あなたの中にブルックナーはいますか?・・高原英理『不機嫌な姫とブルックナー団』

クラシック音楽の読み物は、難解なものが少なくない。

ことば自体が馴染みの薄いイタリア語だったり、何を指しているのか分からなかったりすることが多いからだ。

演奏経験がないと、アダージョの意味を覚えたり、ハ短調とは何かを理解するのも困難である。

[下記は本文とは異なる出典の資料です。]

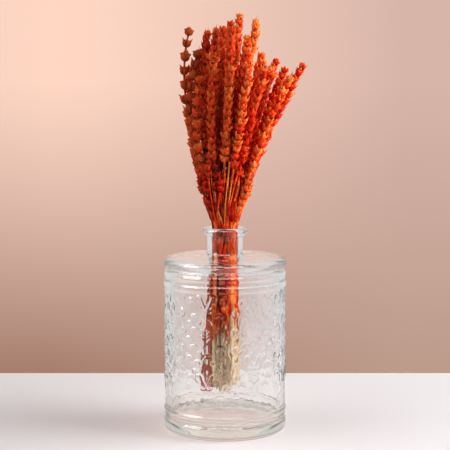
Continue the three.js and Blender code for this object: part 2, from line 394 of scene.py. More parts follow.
clear_selection()
bpy.ops.mesh.primitive_circle_add(vertices=VASE_SIDES, radius=PUNT[0] * MM, fill_type="TRIFAN")
vase = bpy.context.object
vase.name = "glass_vase"
bpy.ops.object.mode_set(mode="EDIT")
bpy.ops.transform.translate(value=(0, 0, PUNT[1] * MM))
shape = bmesh.from_edit_mesh(vase.data)
for vertex in shape.verts:
    vertex.select = False
for edge in shape.edges:
    edge.select = edge.is_boundary
shape.select_flush(True)
bmesh.update_edit_mesh(vase.data)
last_ring = PUNT
for ring in outside_low + outside_high:
    add_ring(last_ring, ring)
    last_ring = ring
bpy.ops.mesh.merge(type="CENTER")
bpy.ops.mesh.select_all(action="SELECT")
bpy.ops.mesh.normals_make_consistent(inside=False)

# The band that carries the lace is one tall ring of faces so far: its upright edges are cut evenly.
lace_floor = outside_low[-1][1] * MM
lace_ceiling = outside_high[0][1] * MM
bpy.ops.mesh.select_all(action="DESELECT")
bpy.ops.mesh.select_mode(type="EDGE")
shape = bmesh.from_edit_mesh(vase.data)
for edge in shape.edges:
    low, high = sorted(vertex.co.z for vertex in edge.verts)
    edge.select = abs(low - lace_floor) < SAME_HEIGHT and abs(high - lace_ceiling) < SAME_HEIGHT
bmesh.update_edit_mesh(vase.data)
bpy.ops.mesh.subdivide_edgering(
    number_cuts=LACE_RINGS, interpolation="LINEAR", smoothness=0, profile_shape_factor=0
)
bpy.ops.object.mode_set(mode="OBJECT")

# The lace: leaves, curls and small flowers in two upright patterns, which take turns round the wall.
# Each is drawn from its middle line, from the lowest motif to the highest. The mould gives its
# lines a low round back, and they fade out above the foot.
LACE_COLUMNS = 8
FIRST_COLUMN_DEG = -17.5
LACE_LINE_HALF_WIDTH = 0.85
LACE_RISE = 0.68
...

また、クラシック音楽は18世紀から20世紀前半にかけて西洋で隆盛を極めた民族音楽である。

歴史的な背景や知識が必要になるのも仕方がない。

そういうことを踏まえた上で、高原英理『不機嫌な姫とブルックナー団』は、僕みたいなクラシック音楽素人にも面白い読み物になっている。

 

『不機嫌な姫とブルックナー団』は、小説の中に「ブルックナー伝(未完)」というネット小説が入っている入れ子構造になっている。

そして、この「ブルックナー伝(未完)」がやたら面白い。

ブルックナーという人は、人間関係では空気を読んだりするのが苦手な小心者だったらしい。

それでも、長大な交響曲を沢山残した人らしく、芯の太さと粘り強さがあり、ワーグナーのような当時の楽壇の有力者になんとか取り入ろうとしたりする。

線の細いウィーンの才人たちの中にあって異彩を放つが、なんだか憎めない。

 

圧巻は、交響曲第3番の初演のシーンである。

ブルックナーはたいへん遅咲きの人で、この曲もワーグナーには認められた曲なのだけど、ウィーン・フィルにやる気がない。

指揮をとる小心翼々たるブルックナーと天下のウィーン・フィルの葛藤、というかほとんど苛めと、ブルックナーの弟子たち(マーラーとか)の混乱ぶりに笑いを堪えきれなくなる。

爆笑したあと、涙を拭いて、ああ面白かったと、そんな小説だ。